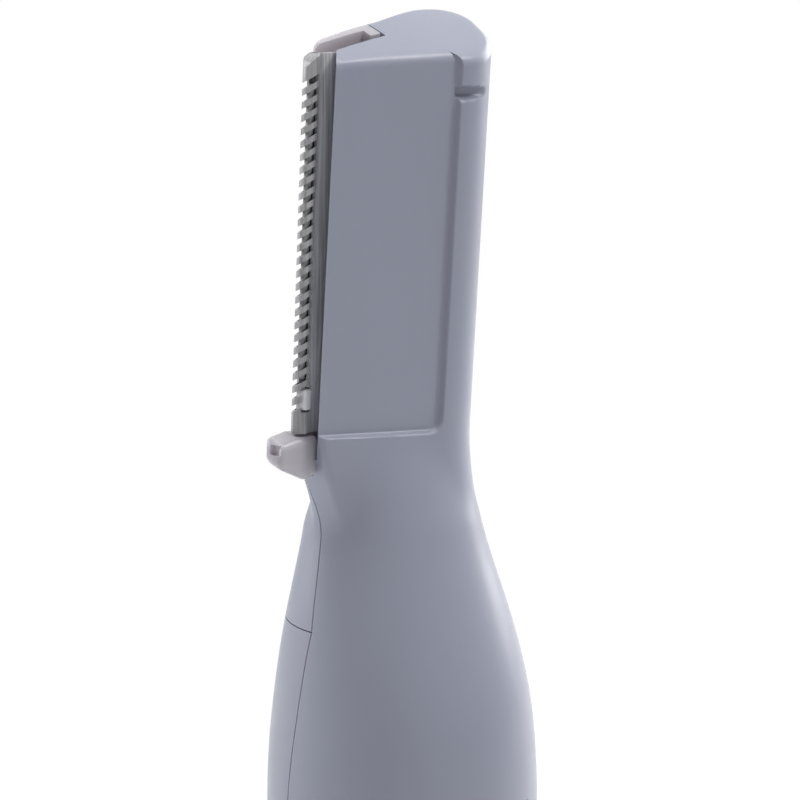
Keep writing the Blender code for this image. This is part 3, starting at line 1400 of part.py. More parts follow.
def build_screw(name, side):
    """Pan-head screw with a straight driver slot, in from the back."""
    x = side * SCREW_X
    screw = round_hole(name, SCREW_SHANK, x, SCREW_Z, SCREW_TIP_Y, SCREW_SEAT_Y + SCREW_HEAD_THICK)
    start = SCREW_SEAT_Y + SHEET_GAP
    join(screw, round_hole("screw_head", SCREW_HEAD, x, SCREW_Z, start, SCREW_SEAT_Y + SCREW_HEAD_THICK))
    half = DRIVER_SLOT / 2
    slot_low = (x - 2 * SCREW_HEAD, SCREW_SEAT_Y + SCREW_HEAD_THICK / 2, SCREW_Z - half)
    cut(screw, box("driver_slot", slot_low, (x + 2 * SCREW_HEAD, 2 * GRIP_RADIUS, SCREW_Z + half)))
    return finish(screw, STEEL, 0.3, 1.0)


def main():
    clear_scene()
    make_collection(PARTS)
    make_collection(CUTTERS)
    build_front_shell()
    build_rear_shell()
    build_neck_cover()
    build_blade_frame()
    build_fixed_comb()
    build_comb_latch()
    build_moving_blade()
    build_blade_spring()
    build_drive_rod()
    build_drive_lever()
    build_lever_pin()
    build_cam()
    build_motor_shaft()
    build_armature()
    build_magnet_ring()
    build_motor_can()
    build_motor_end_cap()
    build_chassis()
    build_cell()
    build_positive_contact()
    build_negative_strip()
    build_motor_strip()
    build_switch_button()
    build_switch_bridge()
    build_cap()
    build_seal()
    build_cap_contact()
    build_coil()
    build_screw("screw_left", -1)
    build_screw("screw_right", 1)


main()
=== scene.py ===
"""Looks of a facial hair trimmer: shells, comb blade, thumb tab, power slide, cap, motor and cell.

Lengths are in metres and angles in degrees. Z is up, -Y is the front, and -X is the blade's side.
"""

import logging
import math
from dataclasses import dataclass, field
from enum import Enum
from functools import cached_property
from typing import Iterable, Protocol, Sequence

import bmesh
import bpy
from bmesh.types import BMesh, BMVert, BMEdge
from mathutils import Matrix, Vector


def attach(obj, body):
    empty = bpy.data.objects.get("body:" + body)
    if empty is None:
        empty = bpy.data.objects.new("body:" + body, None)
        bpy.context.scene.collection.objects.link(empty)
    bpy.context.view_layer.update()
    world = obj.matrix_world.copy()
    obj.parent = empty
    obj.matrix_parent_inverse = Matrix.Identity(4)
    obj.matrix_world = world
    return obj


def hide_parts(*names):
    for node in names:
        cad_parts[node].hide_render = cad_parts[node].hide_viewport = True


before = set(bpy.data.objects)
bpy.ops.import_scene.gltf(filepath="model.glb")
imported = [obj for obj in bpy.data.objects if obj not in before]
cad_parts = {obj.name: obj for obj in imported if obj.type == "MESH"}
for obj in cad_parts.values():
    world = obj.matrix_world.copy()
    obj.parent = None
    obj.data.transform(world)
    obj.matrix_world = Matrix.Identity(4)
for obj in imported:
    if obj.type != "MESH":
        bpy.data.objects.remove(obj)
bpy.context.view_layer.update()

log = logging.getLogger("trimmer")

Flat = tuple[float, float]
Triple = tuple[float, float, float]
Colour = tuple[float, float, float]
Socket = bpy.types.NodeSocket

EVEN: Triple = (1.0, 1.0, 1.0)
STRAIGHT: Triple = (0.0, 0.0, 0.0)
WHITE: Colour = (1.0, 1.0, 1.0)
WHOLE: Flat = (0.0, 1.0)


class Cut(Enum):
    """What a tool shape does to a piece."""

    TAKE = "DIFFERENCE"
    KEEP = "INTERSECT"
    ADD = "UNION"


class Sum(Enum):
    """How two numbers of a pattern become one."""

    PLUS = "ADD"
    TIMES = "MULTIPLY"
    LARGER = "MAXIMUM"


class Blend(Enum):
    """How two colours of a pattern become one."""

    BETWEEN = "MIX"
    TIMES = "MULTIPLY"


# --------------------------------------------------------------------------------------
# Shapes
# --------------------------------------------------------------------------------------


def heading(angle: float) -> Vector:
    """Unit vector of the plane at an angle in degrees."""
    return Vector((math.cos(math.radians(angle)), math.sin(math.radians(angle))))


def ease(value: float) -> float:
    """Smooth step from 0 to 1."""
    value = min(1.0, max(0.0, value))
    return value * value * (3.0 - 2.0 * value)


def axes(along: Sequence[float], across: Sequence[float], up: Sequence[float]) -> Matrix:
    """Frame at the origin whose X, Y and Z axes are three vectors."""
    return Matrix((along, across, up)).transposed().to_4x4()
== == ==
Stated problem » Output all of the data above without any alteration.

Full answer »
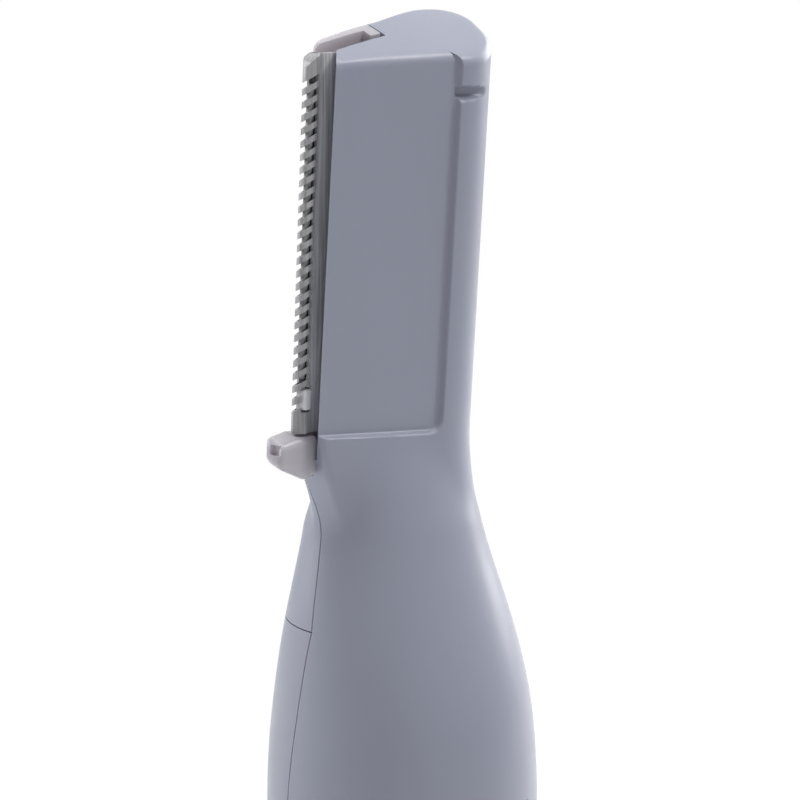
Keep writing the Blender code for this image. This is part 3, starting at line 1400 of part.py. More parts follow.
def build_screw(name, side):
    """Pan-head screw with a straight driver slot, in from the back."""
    x = side * SCREW_X
    screw = round_hole(name, SCREW_SHANK, x, SCREW_Z, SCREW_TIP_Y, SCREW_SEAT_Y + SCREW_HEAD_THICK)
    start = SCREW_SEAT_Y + SHEET_GAP
    join(screw, round_hole("screw_head", SCREW_HEAD, x, SCREW_Z, start, SCREW_SEAT_Y + SCREW_HEAD_THICK))
    half = DRIVER_SLOT / 2
    slot_low = (x - 2 * SCREW_HEAD, SCREW_SEAT_Y + SCREW_HEAD_THICK / 2, SCREW_Z - half)
    cut(screw, box("driver_slot", slot_low, (x + 2 * SCREW_HEAD, 2 * GRIP_RADIUS, SCREW_Z + half)))
    return finish(screw, STEEL, 0.3, 1.0)


def main():
    clear_scene()
    make_collection(PARTS)
    make_collection(CUTTERS)
    build_front_shell()
    build_rear_shell()
    build_neck_cover()
    build_blade_frame()
    build_fixed_comb()
    build_comb_latch()
    build_moving_blade()
    build_blade_spring()
    build_drive_rod()
    build_drive_lever()
    build_lever_pin()
    build_cam()
    build_motor_shaft()
    build_armature()
    build_magnet_ring()
    build_motor_can()
    build_motor_end_cap()
    build_chassis()
    build_cell()
    build_positive_contact()
    build_negative_strip()
    build_motor_strip()
    build_switch_button()
    build_switch_bridge()
    build_cap()
    build_seal()
    build_cap_contact()
    build_coil()
    build_screw("screw_left", -1)
    build_screw("screw_right", 1)


main()
=== scene.py ===
"""Looks of a facial hair trimmer: shells, comb blade, thumb tab, power slide, cap, motor and cell.

Lengths are in metres and angles in degrees. Z is up, -Y is the front, and -X is the blade's side.
"""

import logging
import math
from dataclasses import dataclass, field
from enum import Enum
from functools import cached_property
from typing import Iterable, Protocol, Sequence

import bmesh
import bpy
from bmesh.types import BMesh, BMVert, BMEdge
from mathutils import Matrix, Vector


def attach(obj, body):
    empty = bpy.data.objects.get("body:" + body)
    if empty is None:
        empty = bpy.data.objects.new("body:" + body, None)
        bpy.context.scene.collection.objects.link(empty)
    bpy.context.view_layer.update()
    world = obj.matrix_world.copy()
    obj.parent = empty
    obj.matrix_parent_inverse = Matrix.Identity(4)
    obj.matrix_world = world
    return obj


def hide_parts(*names):
    for node in names:
        cad_parts[node].hide_render = cad_parts[node].hide_viewport = True


before = set(bpy.data.objects)
bpy.ops.import_scene.gltf(filepath="model.glb")
imported = [obj for obj in bpy.data.objects if obj not in before]
cad_parts = {obj.name: obj for obj in imported if obj.type == "MESH"}
for obj in cad_parts.values():
    world = obj.matrix_world.copy()
    obj.parent = None
    obj.data.transform(world)
    obj.matrix_world = Matrix.Identity(4)
for obj in imported:
    if obj.type != "MESH":
        bpy.data.objects.remove(obj)
bpy.context.view_layer.update()

log = logging.getLogger("trimmer")

Flat = tuple[float, float]
Triple = tuple[float, float, float]
Colour = tuple[float, float, float]
Socket = bpy.types.NodeSocket

EVEN: Triple = (1.0, 1.0, 1.0)
STRAIGHT: Triple = (0.0, 0.0, 0.0)
WHITE: Colour = (1.0, 1.0, 1.0)
WHOLE: Flat = (0.0, 1.0)


class Cut(Enum):
    """What a tool shape does to a piece."""

    TAKE = "DIFFERENCE"
    KEEP = "INTERSECT"
    ADD = "UNION"


class Sum(Enum):
    """How two numbers of a pattern become one."""

    PLUS = "ADD"
    TIMES = "MULTIPLY"
    LARGER = "MAXIMUM"


class Blend(Enum):
    """How two colours of a pattern become one."""

    BETWEEN = "MIX"
    TIMES = "MULTIPLY"


# --------------------------------------------------------------------------------------
# Shapes
# --------------------------------------------------------------------------------------


def heading(angle: float) -> Vector:
    """Unit vector of the plane at an angle in degrees."""
    return Vector((math.cos(math.radians(angle)), math.sin(math.radians(angle))))


def ease(value: float) -> float:
    """Smooth step from 0 to 1."""
    value = min(1.0, max(0.0, value))
    return value * value * (3.0 - 2.0 * value)


def axes(along: Sequence[float], across: Sequence[float], up: Sequence[float]) -> Matrix:
    """Frame at the origin whose X, Y and Z axes are three vectors."""
    return Matrix((along, across, up)).transposed().to_4x4()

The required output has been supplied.